* [Data lines]
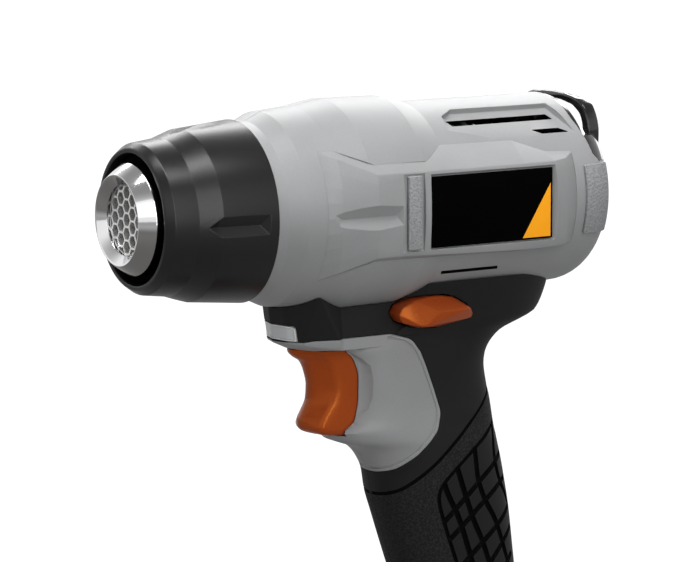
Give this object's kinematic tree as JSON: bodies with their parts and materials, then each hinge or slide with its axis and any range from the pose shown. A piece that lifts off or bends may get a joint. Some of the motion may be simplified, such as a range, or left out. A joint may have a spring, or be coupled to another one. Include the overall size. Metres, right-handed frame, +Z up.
{
  "type": "cordless hot air tool",
  "caption": "Pistol-grip hot air tool with a round barrel, chromed outlet, vented rear, sliding selector, trigger, foot and a slide-on battery.",
  "frame": {"origin": "the middle of the footprint, on the surface that the battery stands on", "axes": "+X the way the hot air blows, +Y the tool's left, +Z up"},
  "size_m": [0.1914, 0.0772, 0.2626],
  "materials": {
    "housing": "light grey satin plastic",
    "trim": "fine-textured grey plastic",
    "black_plastic": "satin black plastic",
    "grip": "soft black overmould",
    "cap": "glossy dark plastic",
    "orange": "burnt orange plastic",
    "label": "plain black plate",
    "chrome": "polished chromed steel",
    "steel": "plain steel",
    "insulation": "mica and ceramic",
    "heating_wire": "oxidised resistance wire",
    "board": "green circuit board",
    "lens": "frosted clear plastic",
    "red_wire": "red insulation",
    "cell": "shrink-wrapped steel can"
  },
  "bodies": {
    "body": {"housing_left": "housing", "housing_right": "housing", "grip_cover_left": "grip", "grip_cover_right": "grip", "nozzle_collar": "black_plastic", "outlet_nozzle": "chrome", "outlet_grille": "steel", "heater_sleeve": "insulation", "heater_former": "insulation", "heating_coil": "heating_wire", "front_insulator": "insulation", "heater_support_ring": "insulation", "thermal_cutout": "steel", "fan_duct": "black_plastic", "motor": "steel", "motor_mount": "black_plastic", "rear_cap": "cap", "intake_screen": "steel", "rear_pad_left": "trim", "rear_pad_right": "trim", "side_strip_left": "trim", "side_strip_right": "trim", "label_plate_left": "label", "label_plate_right": "label", "light_lens": "lens", "light_board": "board", "trigger_switch": "black_plastic", "trigger_spring": "steel", "selector_switch": "black_plastic", "control_board": "board", "heat_sink": "steel", "terminal_block": "black_plastic", "lead_red": "red_wire", "lead_black": "black_plastic", "housing_screw_1": "steel", "housing_screw_2": "steel", "housing_screw_3": "steel", "housing_screw_4": "steel", "housing_screw_5": "steel", "housing_screw_6": "steel", "housing_screw_7": "steel", "housing_screw_8": "steel", "housing_screw_9": "steel"},
    "trigger": {"trigger": "orange"},
    "selector": {"selector": "orange"},
    "rotor": {"fan": "black_plastic", "motor_shaft": "steel"},
    "battery": {"battery_case_upper": "black_plastic", "battery_case_lower": "black_plastic", "battery_cell_1": "cell", "battery_cell_2": "cell", "battery_cell_3": "cell", "battery_cell_4": "cell", "battery_cell_5": "cell", "cell_board": "board", "latch_spring": "steel"},
    "latch": {"battery_latch": "orange"}
  },
  "joints": [
    {"name": "trigger_slide", "type": "slide", "parent": "body", "child": "trigger", "axis": [-1, 0, 0], "range_m": [0, 0.006], "stiffness_N_per_m": 300, "springref_m": -0.01, "deforming": ["trigger_spring"]},
    {"name": "selector_slide", "type": "slide", "parent": "body", "child": "selector", "axis": [0, 1, 0], "range_m": [-0.003, 0.003]},
    {"name": "fan_spin", "type": "hinge", "parent": "body", "child": "rotor", "pos_m": [-0.028, 0, 0.224], "axis": [1, 0, 0], "continuous": true},
    {"name": "battery_slide", "type": "slide", "parent": "body", "child": "battery", "axis": [1, 0, 0], "range_m": [0, 0.074]},
    {"name": "latch_press", "type": "slide", "parent": "battery", "child": "latch", "axis": [0, 0, -1], "range_m": [0, 0.0035], "stiffness_N_per_m": 400, "springref_m": -0.004, "deforming": ["latch_spring"]}
  ]
}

* [Your task] Reproduce the full listing word for word.

* [Worked solution]
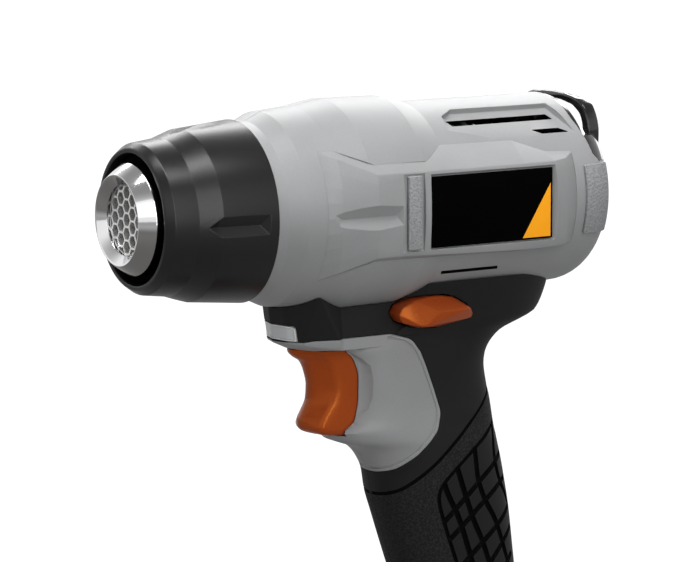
Give this object's kinematic tree as JSON: bodies with their parts and materials, then each hinge or slide with its axis and any range from the pose shown. A piece that lifts off or bends may get a joint. Some of the motion may be simplified, such as a range, or left out. A joint may have a spring, or be coupled to another one. Include the overall size. Metres, right-handed frame, +Z up.
{
  "type": "cordless hot air tool",
  "caption": "Pistol-grip hot air tool with a round barrel, chromed outlet, vented rear, sliding selector, trigger, foot and a slide-on battery.",
  "frame": {"origin": "the middle of the footprint, on the surface that the battery stands on", "axes": "+X the way the hot air blows, +Y the tool's left, +Z up"},
  "size_m": [0.1914, 0.0772, 0.2626],
  "materials": {
    "housing": "light grey satin plastic",
    "trim": "fine-textured grey plastic",
    "black_plastic": "satin black plastic",
    "grip": "soft black overmould",
    "cap": "glossy dark plastic",
    "orange": "burnt orange plastic",
    "label": "plain black plate",
    "chrome": "polished chromed steel",
    "steel": "plain steel",
    "insulation": "mica and ceramic",
    "heating_wire": "oxidised resistance wire",
    "board": "green circuit board",
    "lens": "frosted clear plastic",
    "red_wire": "red insulation",
    "cell": "shrink-wrapped steel can"
  },
  "bodies": {
    "body": {"housing_left": "housing", "housing_right": "housing", "grip_cover_left": "grip", "grip_cover_right": "grip", "nozzle_collar": "black_plastic", "outlet_nozzle": "chrome", "outlet_grille": "steel", "heater_sleeve": "insulation", "heater_former": "insulation", "heating_coil": "heating_wire", "front_insulator": "insulation", "heater_support_ring": "insulation", "thermal_cutout": "steel", "fan_duct": "black_plastic", "motor": "steel", "motor_mount": "black_plastic", "rear_cap": "cap", "intake_screen": "steel", "rear_pad_left": "trim", "rear_pad_right": "trim", "side_strip_left": "trim", "side_strip_right": "trim", "label_plate_left": "label", "label_plate_right": "label", "light_lens": "lens", "light_board": "board", "trigger_switch": "black_plastic", "trigger_spring": "steel", "selector_switch": "black_plastic", "control_board": "board", "heat_sink": "steel", "terminal_block": "black_plastic", "lead_red": "red_wire", "lead_black": "black_plastic", "housing_screw_1": "steel", "housing_screw_2": "steel", "housing_screw_3": "steel", "housing_screw_4": "steel", "housing_screw_5": "steel", "housing_screw_6": "steel", "housing_screw_7": "steel", "housing_screw_8": "steel", "housing_screw_9": "steel"},
    "trigger": {"trigger": "orange"},
    "selector": {"selector": "orange"},
    "rotor": {"fan": "black_plastic", "motor_shaft": "steel"},
    "battery": {"battery_case_upper": "black_plastic", "battery_case_lower": "black_plastic", "battery_cell_1": "cell", "battery_cell_2": "cell", "battery_cell_3": "cell", "battery_cell_4": "cell", "battery_cell_5": "cell", "cell_board": "board", "latch_spring": "steel"},
    "latch": {"battery_latch": "orange"}
  },
  "joints": [
    {"name": "trigger_slide", "type": "slide", "parent": "body", "child": "trigger", "axis": [-1, 0, 0], "range_m": [0, 0.006], "stiffness_N_per_m": 300, "springref_m": -0.01, "deforming": ["trigger_spring"]},
    {"name": "selector_slide", "type": "slide", "parent": "body", "child": "selector", "axis": [0, 1, 0], "range_m": [-0.003, 0.003]},
    {"name": "fan_spin", "type": "hinge", "parent": "body", "child": "rotor", "pos_m": [-0.028, 0, 0.224], "axis": [1, 0, 0], "continuous": true},
    {"name": "battery_slide", "type": "slide", "parent": "body", "child": "battery", "axis": [1, 0, 0], "range_m": [0, 0.074]},
    {"name": "latch_press", "type": "slide", "parent": "battery", "child": "latch", "axis": [0, 0, -1], "range_m": [0, 0.0035], "stiffness_N_per_m": 400, "springref_m": -0.004, "deforming": ["latch_spring"]}
  ]
}